CAPITOLO VIII
Del valore delle monete paragonate alle lire e scudi di ciascun paese, che sono per lo piú immaginarie.
Sono adunque i due piú ricchi metalli la vera misura e prezzo delle cose vendibili; e, se il rame o la moneta minuta e di lega inferiore ha corso in commercio, non serve che come fanno l'once, le dramme e i grani nel pesar le mercanzie a pesi grossi, imperocché s'espongono le quantitá di esse prima a pesi maggiori di libbre, pesi, rotoli, ecc., e solo le minuzie di piú spiegano con l'once e le dramme. Che però il vero prezzo e valore d'una cosa non in altro consiste, secondo le precedenti dottrine, che nell'egualitá di stima che fanno gli uomini di quella tal cosa e di un tanto oro, o in sua vece proporzionatamente d'un tanto argento; ed allora si dice prezzo giusto, quando comunemente gli uomini quel tanto oro ed argento darebbono in quel paese per quella tal cosa, se facesse loro di bisogno. E resta chiaro ancora ciò che vuol dire "valore", "prezzo caro" e "buon mercato", ecc. Conciossiaché queste voci altro non suonano che la misura della stima che di quelle cose, siansi monete o merci, fanno comunemente gli uomini in quel paese.
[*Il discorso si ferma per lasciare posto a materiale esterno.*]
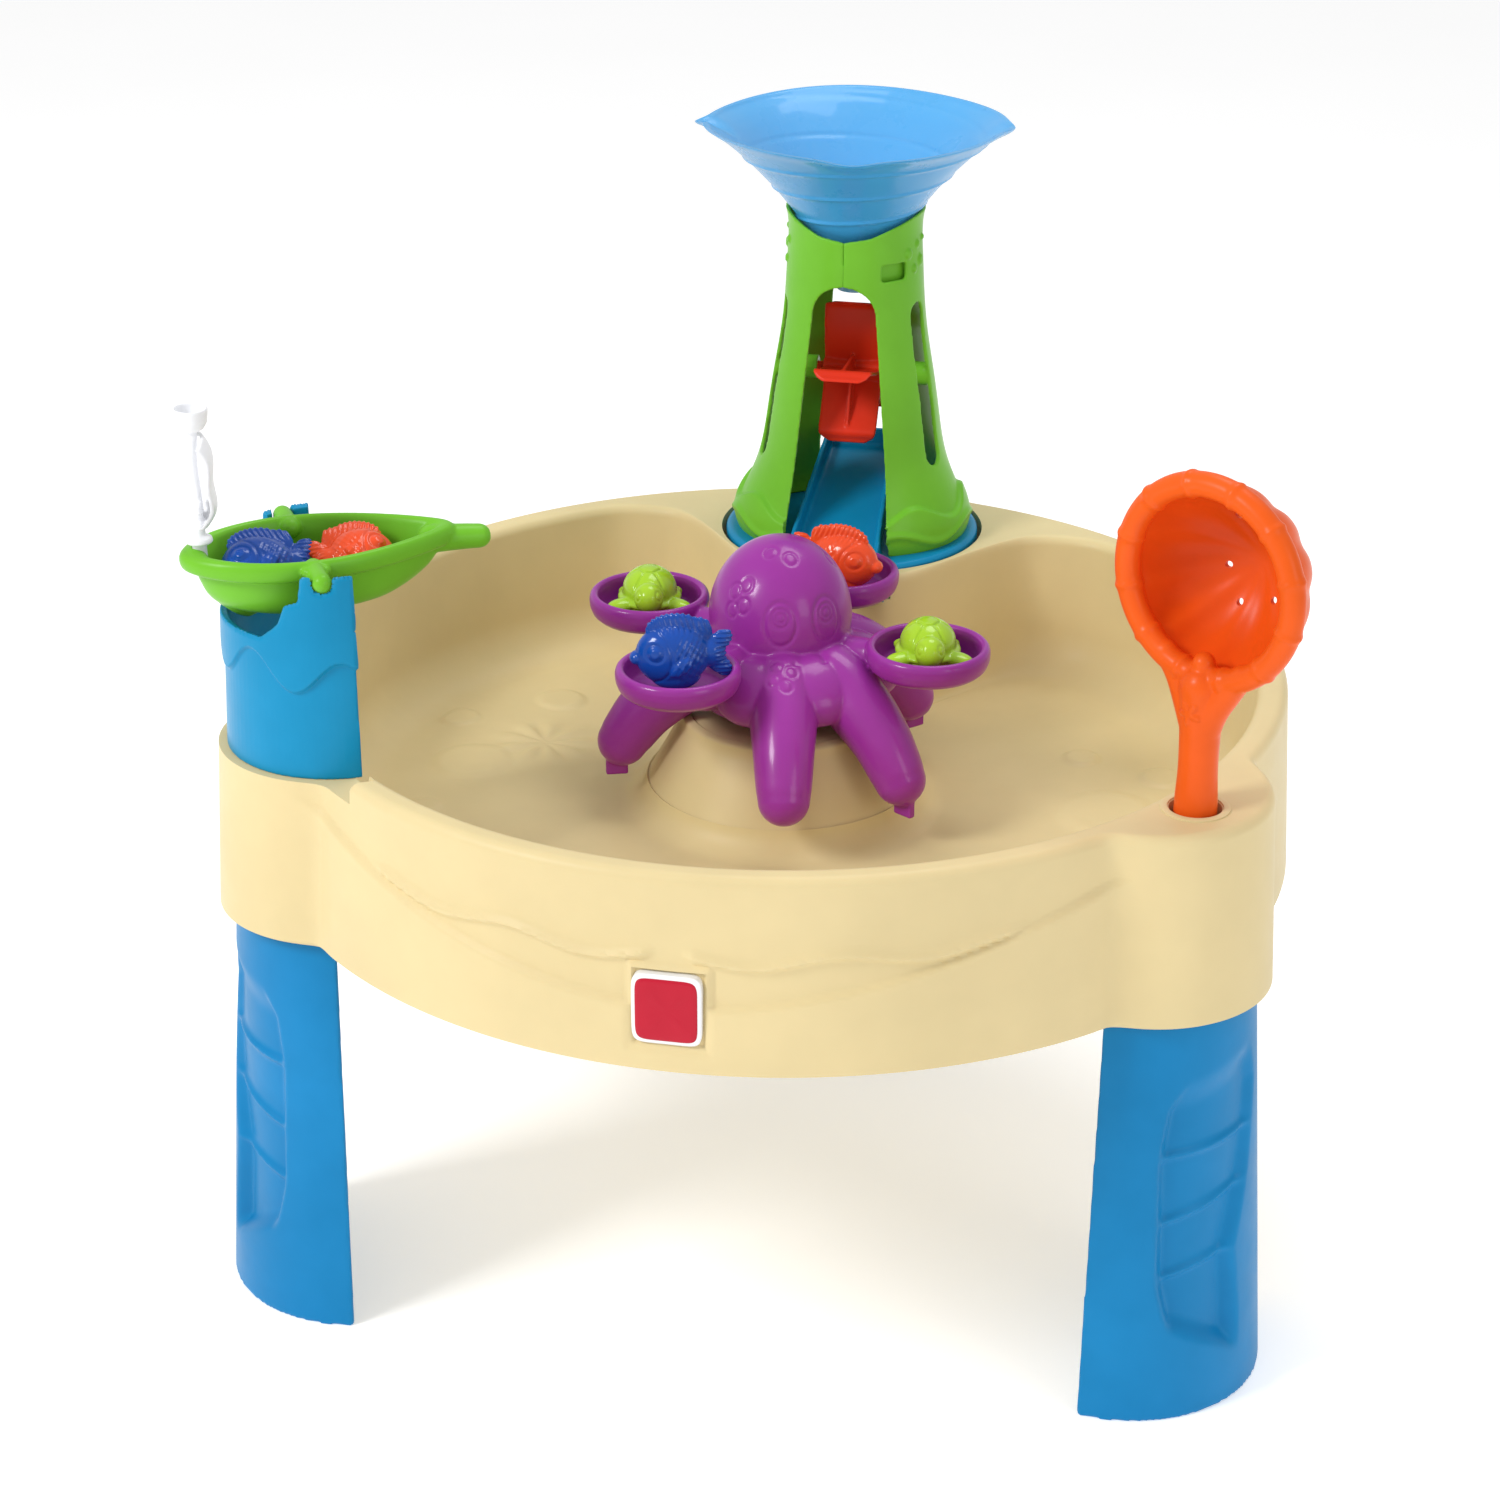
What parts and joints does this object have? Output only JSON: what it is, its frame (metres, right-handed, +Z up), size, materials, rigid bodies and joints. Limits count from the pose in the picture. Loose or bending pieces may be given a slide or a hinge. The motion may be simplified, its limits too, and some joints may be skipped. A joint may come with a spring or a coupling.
{
  "type": "sand and water table",
  "caption": "Round play table on shell legs, with a bowl, a water wheel tower with a funnel, an octopus spinner with trays, a tipping boat, a scoop and squirt toys.",
  "frame": {"origin": "on the floor, under the middle of the footprint; the bowl's axis is 30 mm in front of it", "axes": "+Z up, +Y towards the tower and the back leg, -Y towards the badge on the front"},
  "size_m": [0.8418, 0.877, 0.845],
  "materials": {
    "basin_beige": "satin moulded",
    "leg_blue": "satin moulded",
    "tower_blue": "semi gloss",
    "green": "semi gloss",
    "purple": "semi gloss",
    "wheel_red": "semi gloss",
    "scoop_orange": "semi gloss",
    "funnel_clear_blue": "translucent",
    "white": "semi gloss",
    "toy_blue": "soft vinyl",
    "toy_orange": "soft vinyl",
    "toy_green": "soft vinyl",
    "badge_red": "glossy",
    "steel": "zinc plated",
    "bush_white": "satin"
  },
  "bodies": {
    "table": {"basin": "basin_beige", "badge": "badge_red", "leg_front_left": "leg_blue", "leg_front_right": "leg_blue", "leg_back": "leg_blue", "leg_screws": "steel", "tower_base": "tower_blue", "tower_base_screws": "steel", "tower_foot_screws": "steel", "tower_left": "green", "tower_right": "green", "tower_seam_screws": "steel", "spinner_spindle": "bush_white", "spindle_screw": "steel", "boat_tower": "tower_blue", "boat_tower_screws": "steel"},
    "wheel": {"water_wheel": "wheel_red"},
    "funnel": {"funnel": "funnel_clear_blue"},
    "octopus": {"octopus_body": "purple", "octopus_bush": "bush_white"},
    "boat": {"boat_hull": "green", "mast": "white"},
    "scoop": {"scoop": "scoop_orange"},
    "drain_plug": {"drain_plug": "leg_blue"},
    "fish_blue_tray": {"fish_blue_tray": "toy_blue"},
    "fish_orange_tray": {"fish_orange_tray": "toy_orange"},
    "turtle_left": {"turtle_left": "toy_green"},
    "turtle_right": {"turtle_right": "toy_green"},
    "fish_blue_boat": {"fish_blue_boat": "toy_blue"},
    "fish_orange_boat": {"fish_orange_boat": "toy_orange"}
  },
  "joints": [
    {"name": "octopus_spin", "type": "hinge", "parent": "table", "child": "octopus", "pos_m": [0, -0.03, 0.477], "axis": [0, 0, 1], "continuous": true},
    {"name": "wheel_spin", "type": "hinge", "parent": "table", "child": "wheel", "pos_m": [0, 0.276, 0.63], "axis": [1, 0, 0], "continuous": true},
    {"name": "boat_tilt", "type": "hinge", "parent": "table", "child": "boat", "pos_m": [-0.32996, -0.2205, 0.625], "axis": [-0.5, 0.866, 0], "range_deg": [0, 42]},
    {"name": "funnel_lift", "type": "slide", "parent": "table", "child": "funnel", "axis": [0, 0, 1], "range_m": [0, 0.16]},
    {"name": "scoop_lift", "type": "slide", "parent": "table", "child": "scoop", "axis": [0, 0, 1], "range_m": [0, 0.12]},
    {"name": "drain_plug_lift", "type": "slide", "parent": "table", "child": "drain_plug", "axis": [0, 0, 1], "range_m": [0, 0.03]},
    {"name": "fish_blue_tray_lift", "type": "slide", "parent": "octopus", "child": "fish_blue_tray", "axis": [0, 0, 1], "range_m": [0, 0.08]},
    {"name": "fish_orange_tray_lift", "type": "slide", "parent": "octopus", "child": "fish_orange_tray", "axis": [0, 0, 1], "range_m": [0, 0.08]},
    {"name": "turtle_left_lift", "type": "slide", "parent": "octopus", "child": "turtle_left", "axis": [0, 0, 1], "range_m": [0, 0.08]},
    {"name": "turtle_right_lift", "type": "slide", "parent": "octopus", "child": "turtle_right", "axis": [0, 0, 1], "range_m": [0, 0.08]},
    {"name": "fish_blue_boat_lift", "type": "slide", "parent": "boat", "child": "fish_blue_boat", "axis": [0, 0, 1], "range_m": [0, 0.08]},
    {"name": "fish_orange_boat_lift", "type": "slide", "parent": "boat", "child": "fish_orange_boat", "axis": [0, 0, 1], "range_m": [0, 0.08]}
  ]
}
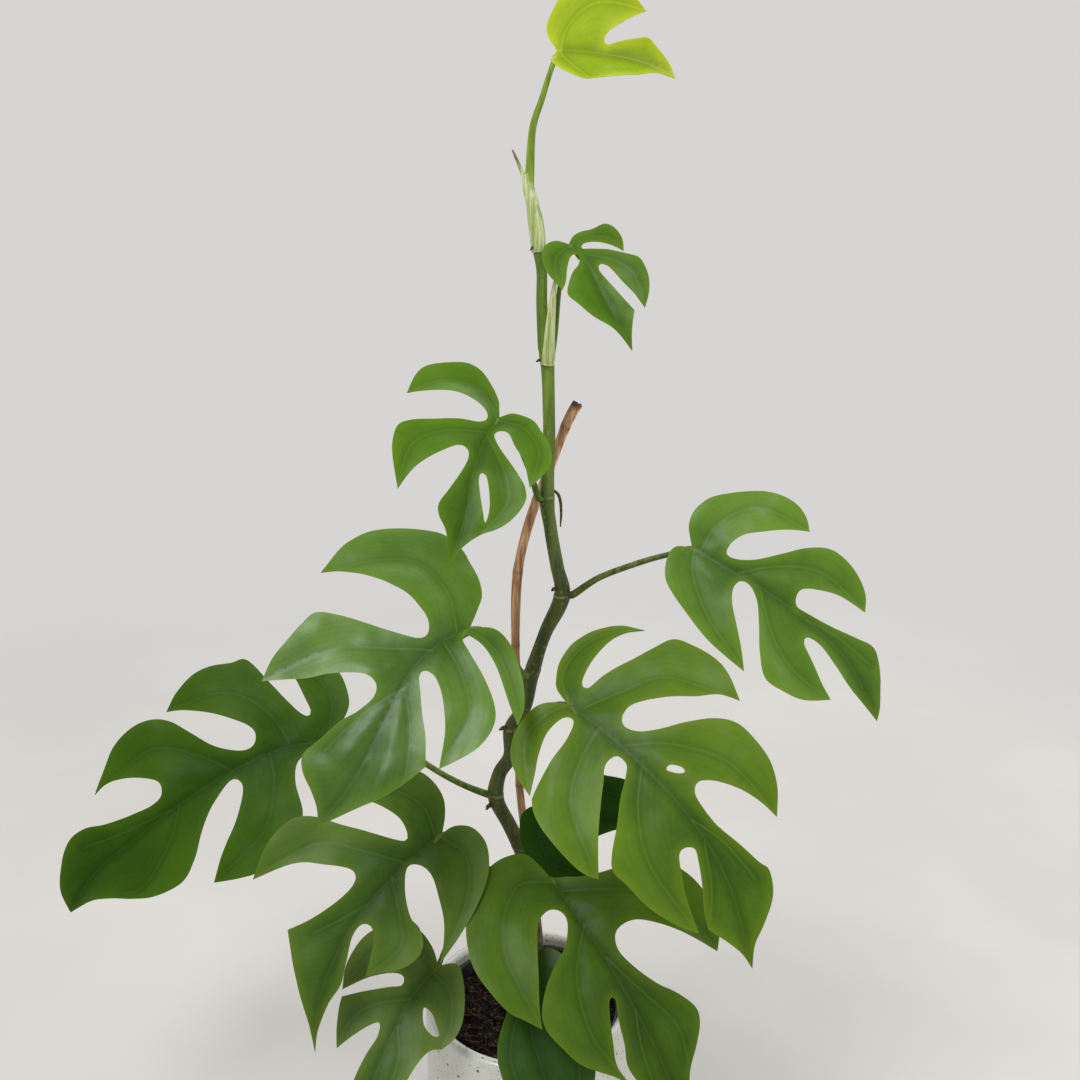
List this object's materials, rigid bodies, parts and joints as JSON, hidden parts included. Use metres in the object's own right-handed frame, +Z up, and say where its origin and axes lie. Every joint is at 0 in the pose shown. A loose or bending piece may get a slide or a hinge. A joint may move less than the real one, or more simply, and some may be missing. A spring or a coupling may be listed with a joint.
{
  "type": "potted mini monstera plant",
  "caption": "Climbing mini monstera with slit leaves on an angular stem beside a dry cane, in a speckled white ceramic cover pot.",
  "frame": {"origin": "centre of the cover pot's underside", "axes": "+Z up along the pot's axis; the leaves face -Y; +X to the right seen from the front"},
  "size_m": [0.4917, 0.2077, 0.7099],
  "materials": {
    "ceramic": "satin",
    "liner": "matte",
    "soil": "matte",
    "stem": "satin",
    "stalk": "satin",
    "dry_wood": "matte",
    "root": "matte",
    "sheath": "satin",
    "leaf": "satin",
    "young_leaf": "satin"
  },
  "bodies": {
    "root": {"cover_pot": "ceramic", "nursery_pot": "liner", "soil": "soil", "main_stem": "stem", "dry_cane": "dry_wood", "aerial_root": "root", "bud_tip": "root", "sheath_top": "sheath", "sheath_mid": "sheath", "leaf_01": "young_leaf", "leaf_02": "leaf", "leaf_03": "leaf", "leaf_04": "leaf", "leaf_05": "leaf", "leaf_06": "leaf", "leaf_07": "leaf", "leaf_08": "leaf", "leaf_09": "leaf", "leaf_10": "leaf", "leaf_11": "leaf", "leaf_12": "leaf", "stalk_01": "stalk", "stalk_02": "stalk", "stalk_03": "stalk", "stalk_04": "stalk", "stalk_05": "stalk", "stalk_06": "stalk", "stalk_07": "stalk", "stalk_08": "stalk", "stalk_09": "stalk", "stalk_10": "stalk", "stalk_11": "stalk", "stalk_12": "stalk"}
  },
  "joints": []
}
E, perché la misura di questa stima dicemmo esser la moneta, e fra le monete l'oro e l'argento sono i metalli che camminano nella stima degli uomini piú proporzionatamente, e sono quelli che, abbiano qual impronto si voglia, sono per tutto il mondo piú universalmente accettati: perciò, quando si parla di merci, il loro valore, prezzo, ecc. non può piú giustamente esprimersi che in tant'oro e in tanto argento.